The five untitled and continuous tracks on Lesser and Still (Thy-012) are perhaps his most visceral yet. Opening with the tinny, slightly muffled sound of a long-lost radio broadcast (“the truth is in the gas chamber,” brr) and a gloomy swell of strings, the sense of foreboding is immediately palpable. There’s a rumble behind it coming from who-knows-where and before you know it you’ve been submerged in a maelstrom of FM static and the deafening whir of what sounds like helicopter propellers. Honestly, I don’t know what makes these sounds – no one does but the man himself – but it’s amongst the most evocative music I’ve heard in recent years. It gets louder; soon we’re taking off across untold plains. The strings hold and soar, the storm whips around us, strips our skin away and leaves us at the mercy of the screeching metallic horror gradually approaching. The radio voices return – indecipherable this time – chattering away, giving us hell and forcing our hands to our ears. Before we know it we’re being plunged into a vacuum (perhaps the gas chamber itself?), which sucks the final pathetic dregs of life out of our wasted bodies before disappearing almost as quickly as it took over. The strings return, mournful now, and the radio is shattered, crackling and fragmenting before fading into total silence.

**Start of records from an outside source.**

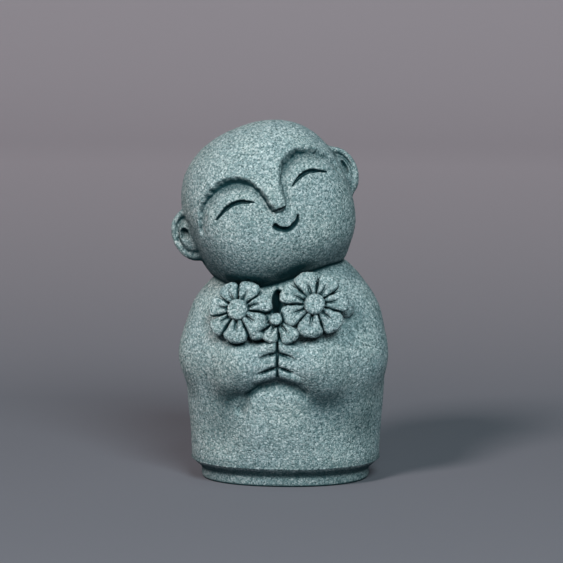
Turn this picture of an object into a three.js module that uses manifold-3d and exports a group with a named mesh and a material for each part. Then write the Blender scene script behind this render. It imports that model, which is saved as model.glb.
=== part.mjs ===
// A small stone jizo: a child monk with a tilted head, cast in one piece with the flowers it holds and a plinth.
// Millimetres, +Z up, the figure faces -Y, and the origin is the middle of the flat underside.
import * as THREE from 'three';
import { mergeVertices } from 'three/addons/utils/BufferGeometryUtils.js';
import Module from 'manifold-3d';

const wasm = await Module();
wasm.setup();

// Driving dimensions
const FIGURE_HEIGHT = 120.7;
const PLINTH_HEIGHT = 3.2;
const PLINTH_INSET = 3.4;
const PLINTH_EDGE = 0.6;
const HEM_CHAMFER = 2;

// The figure is a free form, so its sizes are shares of its height: mm is a millimetre at the modelled height.
const MODELLED_HEIGHT = 120.7;
const mm = FIGURE_HEIGHT / MODELLED_HEIGHT;
const degrees = Math.PI / 180;

// Robe
const ROBE = {
  hem: 31.4 * mm,
  shoulder: 33.3 * mm,
  shoulderHeight: 40 * mm,
  top: 80 * mm,
  hemRound: 1.2 * mm,
  depthShare: 0.84,
  squareness: 2.2,
};
const HEM_HEIGHT = PLINTH_HEIGHT + HEM_CHAMFER;

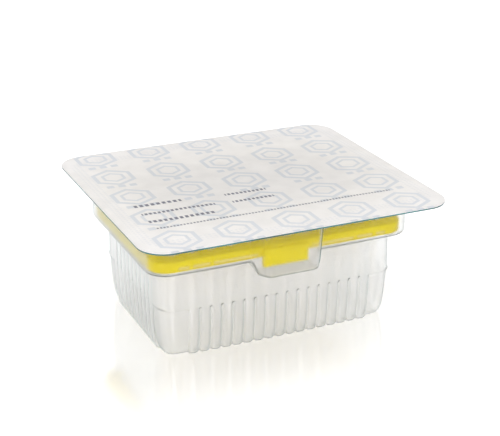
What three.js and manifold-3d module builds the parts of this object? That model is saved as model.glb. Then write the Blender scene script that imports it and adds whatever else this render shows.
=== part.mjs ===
// Box of pipette tips: a sealed refill blister that holds one tip plate with 96 filter tips.
//
// A clear formed tray carries the tip plate on a ledge, the tips hang in the plate by their
// collars, and a paper lid is sealed on the tray's flange. Millimetres, +Z up. The origin is on
// the floor plane under the middle of the tray, with the long side along X and the front at -Y.
import * as THREE from "three";
import { mergeVertices } from "three/addons/utils/BufferGeometryUtils.js";
import Module from "manifold-3d";

const wasm = await Module();
wasm.setup();

// ---------------------------------------------------------------- driving dimensions

// Tip grid
const tipPitch = 9;
const tipColumns = 12;
const tipRows = 8;

// Tip: a collar that sits on the plate, and a tapered shank that hangs through it
const collarHeight = 10.5;
const collarRadius = 3.5;
const collarWall = 0.75;
const shankLength = 40.2;
const shankRadius = 2.65;
const pointRadius = 0.5;
const pointBore = 0.25;
const tipSides = 8;
const innerTipSides = 6; // of the tips that the outer ones hide

// Tip plate
const plateMarginX = 11.2; // from the outer tips' axes to the plate's ends
const plateMarginY = 10.1; // from the outer tips' axes to the plate's long edges
const plateCorner = 8.5;
const plateHeight = 4.9;
const plateWall = 1.2;
const skirtBevel = 0.5; // round the skirt's lower edge
const holeClearance = 0.3; // round each shank
const slotHeight = 1.6;
const slotRail = 0.6; // below the slots
const slotPost = 1.5;
const tabWidth = 21.4;
const tabDrop = 5.2; // below the skirt
const tabThickness = 1.1;

// Formed sheet
const sheet = 0.6;
const lidThickness = 0.3;
const flangeReachX = 9; // beyond the pocket's walls, at the ends
const flangeReachY = 20.3; // beyond the pocket's walls, at the front and back
const flangeCorner = 12;
const pocketClearance = 1.3; // round the plate
const pocketCorner = 9;
const headroom = 3.9; // from the tips' collars to the lid
const footroom = 7.2; // from the tips' points to the tray's floor
const seatGap = 0.5; // square to the ledge, from the plate's skirt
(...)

It’s intense, sure, but boy is it exhilarating. Seasons (Pre-Din) keeps his records brief (I don’t think any of them exceed 30 minutes) and this serves to heighten the impact. His most recent releases are short, sharp shocks of pure, fearsome energy. In places Lesser and Still reminds me of Alan Lamb’s terrific Night Passage, on which the “songs” were created by attaching contact microphones to half-mile lengths of telephone wire and left alone over periods of time. That is to say that Lesser and Still feels less organic than some of his previous records – which have featured anything from birds chirping to babbling brooks (or things that sound like that, at least) – and more like a man-made nightmare of clashing metals, raging furnaces and total desolation.

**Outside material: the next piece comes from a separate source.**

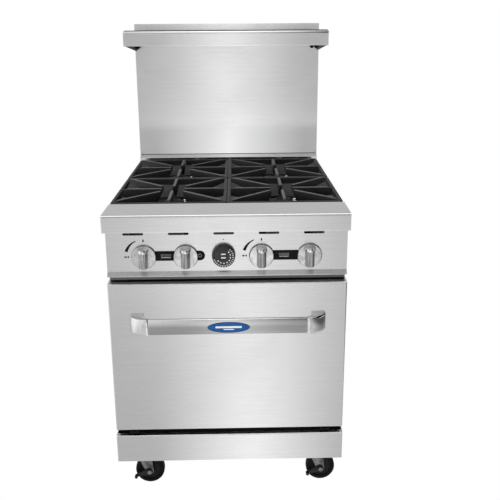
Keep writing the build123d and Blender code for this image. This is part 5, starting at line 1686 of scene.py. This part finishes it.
@dataclass
class Studio:
    """A pale floor, soft light all round and the camera."""

    eye: Vector = Vector((0.0253, -1.9915, 1.2491))
    yaw: float = 0.0200
    pitch: float = 0.27694
    roll: float = -0.0062
    lens: float = 49.24
    mirror_y: float = 1.27
    bright: float = 1.5
    dim: float = 0.70
    brightest_way: float = -0.01
    card_half: float = 0.6

    def build(self) -> None:
        """Sets the stage."""
        self._world()
        self._floor()
        self._card()
        self._lamp("ceiling light", Vector((0.2, -0.6, 3.2)), 2.4, 40.0)
        self._lamp("front light", Vector((-0.8, -3.4, 2.3)), 1.8, 18.0)
        self._camera()
        bpy.context.scene.view_settings.view_transform = "Standard"

    def _falloff(self, graph: Graph, side: object, ahead: object, middle_way: float, reach: object) -> object:
        """Returns a brightness that is highest nearly straight ahead and falls off evenly to both sides.

        Args:
            graph: the tree that the nodes go in.
            side: how far a direction or a spot is to the right.
            ahead: how far it is in front.
            middle_way: the brightest direction, as side over ahead.
            reach: the difference from it at which the brightness is lowest.

        Returns:
            The socket with the brightness.
        """
        way = graph.math("DIVIDE", side, graph.math("MAXIMUM", ahead, 0.02))
        off = graph.math("ABSOLUTE", graph.math("SUBTRACT", way, middle_way))
        share = graph.math("SUBTRACT", 1.0, graph.math("DIVIDE", off, reach), clamp=True)
        return graph.math("ADD", graph.math("MULTIPLY", share, self.bright - self.dim), self.dim)

    @staticmethod
    def _ramps(graph: Graph, *ramps: tuple) -> object:
        """Adds up ramps.

        Args:
            graph: the tree that the nodes go in.
            ramps: each ramp's socket, its start and end, and what it has added by its end.

        Returns:
            Their sum.
        """
        total = 0.0
        for value, start, end, gain in ramps:
            total = graph.math("ADD", total, graph.fit(value, start, end, 0.0, gain))
        return total

    @staticmethod
    def _shown(graph: Graph, graded: object) -> object:
        """Returns full white to the eye, and a graded brightness to everything else."""
        seen = graph.add("ShaderNodeLightPath").outputs["Is Camera Ray"]
        return graph.add("ShaderNodeMix", {"data_type": "FLOAT"}, {0: seen, 2: graded, 3: 1.0}).outputs[0]

    def _world(self) -> None:
        """Makes a world that is white to the eye and graded to everything else."""
        world = bpy.data.worlds.new("studio")
        world.use_nodes = True
        graph = Graph(world.node_tree)
        background = world.node_tree.nodes["Background"]
        right, back, up = graph.axes(graph.add("ShaderNodeTexCoord").outputs["Generated"])
        front = self._falloff(graph, right, graph.math("MULTIPLY", back, -1.0), self.brightest_way, 0.1)
        ahead = graph.math("MULTIPLY", front, graph.fit(back, -0.25, 0.1, 0.96, 0.0))
        behind = (back, -0.25, 0.1, 0.7)
        sides = ((right, 0.15, 0.6, -0.6), (right, -0.3, -0.75, 0.5), (right, 0.8, 0.95, 0.5))
        overhead = ((up, 0.82, 0.97, 1.5), (up, 0.45, 0.65, -0.3))
        total = graph.math("ADD", ahead, self._ramps(graph, behind, *sides, *overhead))
        graph.tree.links.new(self._shown(graph, total), background.inputs["Strength"])
        background.inputs["Color"].default_value = WHITE
        bpy.context.scene.world = world

    @staticmethod
    def _glow(name: str) -> tuple:
        """Starts a glowing material.

        Args:
            name: the material's name.

        Returns:
            The material, its graph and the three parts of the place on the object.
        """
        material = bpy.data.materials.new(name)
        material.use_nodes = True
        material.node_tree.nodes.clear()
        graph = Graph(material.node_tree)
        return material, graph, graph.axes(graph.place())

    def _floor(self) -> None:
        """Lays the floor, which is white to the eye and graded where steel mirrors it."""
        bm = bmesh.new()
        bmesh.ops.create_grid(bm, x_segments=2, y_segments=2, size=8.0)
        mesh = bpy.data.meshes.new("floor")
        bm.to_mesh(mesh)
        bm.free()
        floor = put("floor", mesh)
        material, graph, (right, back, _) = self._glow("pale floor")
        side = graph.math("SUBTRACT", right, self.eye.x)
        ahead = graph.math("SUBTRACT", self.mirror_y, back)
        reach = graph.fit(back, -2.4, -1.4, 0.19, 0.155)
        brightest = graph.fit(back, -2.4, -1.4, self.brightest_way, 0.02)
        graded = self._falloff(graph, side, ahead, brightest, reach)
        sides = self._ramps(graph, (right, -0.8, -1.6, 0.35), (right, 0.8, 1.5, -0.6), (right, 2.6, 3.4, 0.5))
        near = graph.fit(back, -4.0, -2.6, 0.0, 1.0)
        graded = graph.math("ADD", graded, graph.math("MULTIPLY", sides, near))
        glow = graph.add("ShaderNodeEmission", {}, {"Strength": self._shown(graph, graded), "Color": WHITE})
        graph.add("ShaderNodeOutputMaterial", {}, {"Surface": glow.outputs[0]})
        mesh.materials.append(material)

    def _card(self) -> None:
        """Lays a glowing card over the hob, which only mirroring sheets see, and only from above."""
        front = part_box("grate_frame")[0].y - 0.12
        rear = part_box("riser_front")[1].y
        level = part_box("grate_front_left")[1].z + 6 * MM
        mesh = bpy.data.meshes.new("hob_card")
        half = self.card_half
        corners = ((-half, front), (half, front), (half, rear - 8 * MM), (-half, rear - 8 * MM))
        mesh.from_pydata([(x, y, level) for x, y in corners], [], [(0, 1, 2, 3)])
        card = put("hob_card", mesh)
        material, graph, (right, back, _) = self._glow("hob card")
        side = graph.math("SUBTRACT", right, self.eye.x)
        ahead = graph.math("SUBTRACT", 2 * rear - self.eye.y, back)
        graded = graph.math("MULTIPLY", self._falloff(graph, side, ahead, self.brightest_way, 0.108), 0.94)
        glow = graph.add("ShaderNodeEmission", {}, {"Strength": graded, "Color": WHITE})
        clear = graph.add("ShaderNodeBsdfTransparent")
        under = graph.add("ShaderNodeNewGeometry").outputs["Backfacing"]
        both = graph.add("ShaderNodeMixShader", {}, {0: under, 1: glow.outputs[0], 2: clear.outputs[0]})
        graph.add("ShaderNodeOutputMaterial", {}, {"Surface": both.outputs[0]})
        mesh.materials.append(material)
        for flag in ("camera", "diffuse", "transmission", "volume_scatter", "shadow"):
            setattr(card, f"visible_{flag}", False)

    @staticmethod
    def _lamp(name: str, place: Vector, size: float, power: float) -> None:
        """Hangs one soft square light that faces the range.

        Args:
            name: the light's name.
            place: where it hangs.
            size: its width.
            power: its power in watts.
        """
        light = bpy.data.lights.new(name, "AREA")
        light.size = size
        light.energy = power
        lamp = put(name, light)
        lamp.location = place
        lamp.rotation_euler = (Vector((0, 0, 0.7)) - place).to_track_quat("-Z", "Y").to_euler()
        lamp.visible_glossy = False

    def _camera(self) -> None:
        """Places the camera."""
        cos_pitch, sin_pitch = math.cos(self.pitch), math.sin(self.pitch)
        ahead = Vector((math.sin(self.yaw) * cos_pitch, math.cos(self.yaw) * cos_pitch, -sin_pitch))
        right = Vector((math.cos(self.yaw), -math.sin(self.yaw), 0))
        up = right.cross(ahead)
        cos_roll, sin_roll = math.cos(self.roll), math.sin(self.roll)
        rolled_right = cos_roll * right + sin_roll * up
        rolled_up = -sin_roll * right + cos_roll * up
        camera = bpy.data.cameras.new("camera")
        camera.lens = self.lens
        camera.sensor_width = 36.0
        camera.shift_y = -0.05
        holder = put("camera", camera)
        columns = (rolled_right, rolled_up, -ahead, self.eye)
        rows = [[column[axis] for column in columns] for axis in range(3)]
        holder.matrix_world = Matrix((*rows, (0, 0, 0, 1)))
        bpy.context.scene.camera = holder


def main() -> None:
    """Builds the range's looks and the studio round it."""
    logging.basicConfig(level=logging.INFO, format="%(message)s")
    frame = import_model()
    trees = Trees.build()
    for assembly in (Shell, Oven, GasTrain, Grates, Door, Controls, Casters):
        LOG.info("building %s", assembly.__name__)
        assembly(frame, trees).build()
    Studio().build()


if __name__ == "__main__":
    main()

Rumour has it that Lesser and Still may be the final Seasons (Pre-Din) release. If it does turn out that way, this is a fine way to say goodbye. Snap one up before they disappear forever.

Still anonymous, still clever enough to avoid bullshit. After my enjoyment of a previous release on Mystery Sea a while ago, Seasons (Pre-Din) comes back with a 130-copy limited edition exploiting the useful nuances deriving from a coincidence of radio ghosts, camouflaged instruments, urban landscapes and various kinds of noise. In some aspects, the CD might constitute (stereotype alert!) a soundtrack for an imminent apocalypse: listen to the cyber-seagull-like muffled squealing at the beginning of the fifth section (there’s also a phantom track whose instrumental basis is rather Pink Floyd-ish). The predominant pressure and the ominous atmosphere – facilitated by omnipresent subsonics and sinisterly morphing timbral combinations – are vaguely comparable with other realities from the same district (dark post-industrial whatchamacallit and bordering regions). Indeed, selected parts made yours truly fantasize about a Lustmord/Morthound crossbreed. However, once again the protagonist managed to separate his music from cheap commonplace, dousing the whole work with a tangible anguish that keeps it quite distant from the syrupy boredom typical of 90% of this stuff. A potential explosion of violence looms, but it never happens; tension is not released, and many sounds are just great to hear. Another good one – and “for Massimo Ricci” is even printed on the cover. Who knows if it’s a personalized promo – I think so – or an actual dedication to this barking scribbler? Go, (Pre-din), go.